Israel's Civil Administration in the West Bank has ordered Palestinian villagers to uproot more than 1,000 olive trees because they were planted in a nature reserve.

Residents of Deir Istiya said they would fight the order in court, arguing that it violates their right to work privately owned land within the Nahal Kana reserve.

Olive trees in the West Bank. Credit: Michal Fattal

"The Civil Administration says we must preserve the status quo, but we don't accept that," said Deir Istiya Mayor Nazmi Salman. "We think the owners of private land have the right to work it and earn a living. In our view, this is part of an attempt to strengthen Israeli control of the site. There's a double standard here, because on one hand, settlements were established in the area and are expanding; they even built a road through the reserve to one of the settlements. In contrast, we aren't allowed to work the land."

Nahal Kana is one of the most important nature reserves in the northern West Bank, containing numerous springs and a rich variety of flora and fauna.
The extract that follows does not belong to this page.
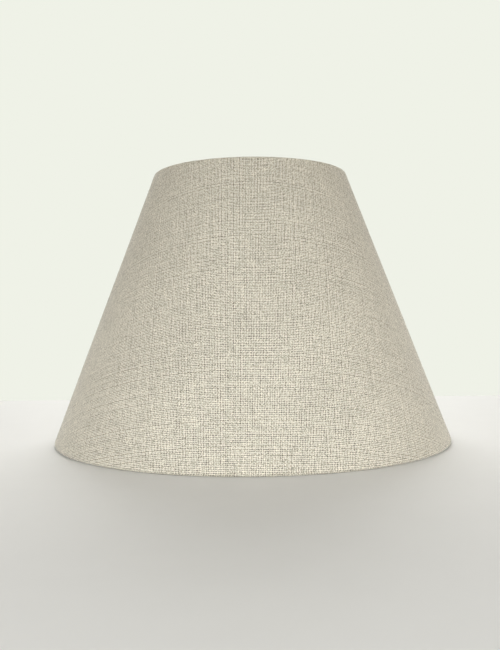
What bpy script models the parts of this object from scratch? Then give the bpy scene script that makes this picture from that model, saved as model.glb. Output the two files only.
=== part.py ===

But it also includes plots of privately owned land that Palestinian farmers have worked since before the area was declared a reserve.

This is the second time this year that Deir Istiya residents have been told that their trees are not welcome.

About six months ago, the Civil Administration uprooted hundreds of trees planted in the reserve. Deir Istiya residents discovered the latest order when they went to tend their trees last week.

Officials from the Civil Administration and the Israel Nature and Parks Authority say that in recent years, the Palestinians have tried to expand the cultivated area, including by digging a canal to which they diverted the spring water. This has caused serious damage to the reserve, they said.

The trees in question are all between 2 and 5 years old, according to Salman.

The Coordinator of Government Activities in the Territories did not respond to questions about the latest injunction. When the earlier order was issued, it said the goal was to preserve the status quo in the nature reserve.